[Job]
Restate the entire listing word for word.

START Dataset extract

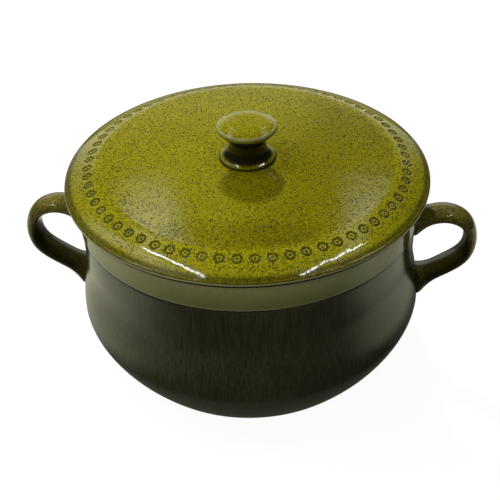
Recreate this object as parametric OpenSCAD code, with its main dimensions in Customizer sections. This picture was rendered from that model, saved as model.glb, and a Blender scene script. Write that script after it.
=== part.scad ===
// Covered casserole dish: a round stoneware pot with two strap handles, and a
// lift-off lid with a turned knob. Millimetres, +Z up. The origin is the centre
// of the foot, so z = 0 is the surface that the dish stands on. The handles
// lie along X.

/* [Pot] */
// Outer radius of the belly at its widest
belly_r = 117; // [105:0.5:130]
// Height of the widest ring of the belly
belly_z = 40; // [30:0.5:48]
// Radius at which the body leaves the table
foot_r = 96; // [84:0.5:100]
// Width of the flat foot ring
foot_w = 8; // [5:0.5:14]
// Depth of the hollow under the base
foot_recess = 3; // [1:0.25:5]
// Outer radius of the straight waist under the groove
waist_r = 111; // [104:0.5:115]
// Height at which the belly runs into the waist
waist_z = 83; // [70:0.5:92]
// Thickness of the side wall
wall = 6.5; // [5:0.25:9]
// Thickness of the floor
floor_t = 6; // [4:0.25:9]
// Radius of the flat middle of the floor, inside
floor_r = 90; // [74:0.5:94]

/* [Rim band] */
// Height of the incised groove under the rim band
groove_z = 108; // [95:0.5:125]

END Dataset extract

[Reply]
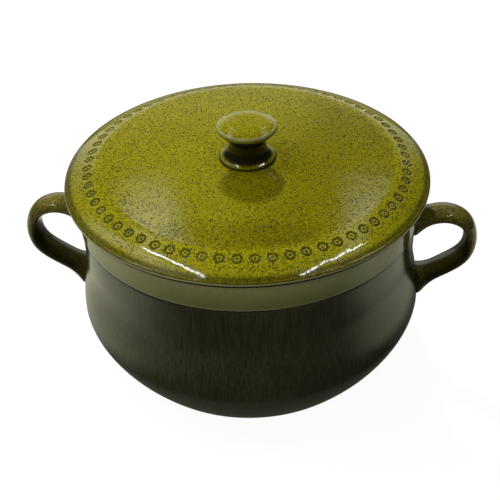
Recreate this object as parametric OpenSCAD code, with its main dimensions in Customizer sections. This picture was rendered from that model, saved as model.glb, and a Blender scene script. Write that script after it.
=== part.scad ===
// Covered casserole dish: a round stoneware pot with two strap handles, and a
// lift-off lid with a turned knob. Millimetres, +Z up. The origin is the centre
// of the foot, so z = 0 is the surface that the dish stands on. The handles
// lie along X.

/* [Pot] */
// Outer radius of the belly at its widest
belly_r = 117; // [105:0.5:130]
// Height of the widest ring of the belly
belly_z = 40; // [30:0.5:48]
// Radius at which the body leaves the table
foot_r = 96; // [84:0.5:100]
// Width of the flat foot ring
foot_w = 8; // [5:0.5:14]
// Depth of the hollow under the base
foot_recess = 3; // [1:0.25:5]
// Outer radius of the straight waist under the groove
waist_r = 111; // [104:0.5:115]
// Height at which the belly runs into the waist
waist_z = 83; // [70:0.5:92]
// Thickness of the side wall
wall = 6.5; // [5:0.25:9]
// Thickness of the floor
floor_t = 6; // [4:0.25:9]
// Radius of the flat middle of the floor, inside
floor_r = 90; // [74:0.5:94]

/* [Rim band] */
// Height of the incised groove under the rim band
groove_z = 108; // [95:0.5:125]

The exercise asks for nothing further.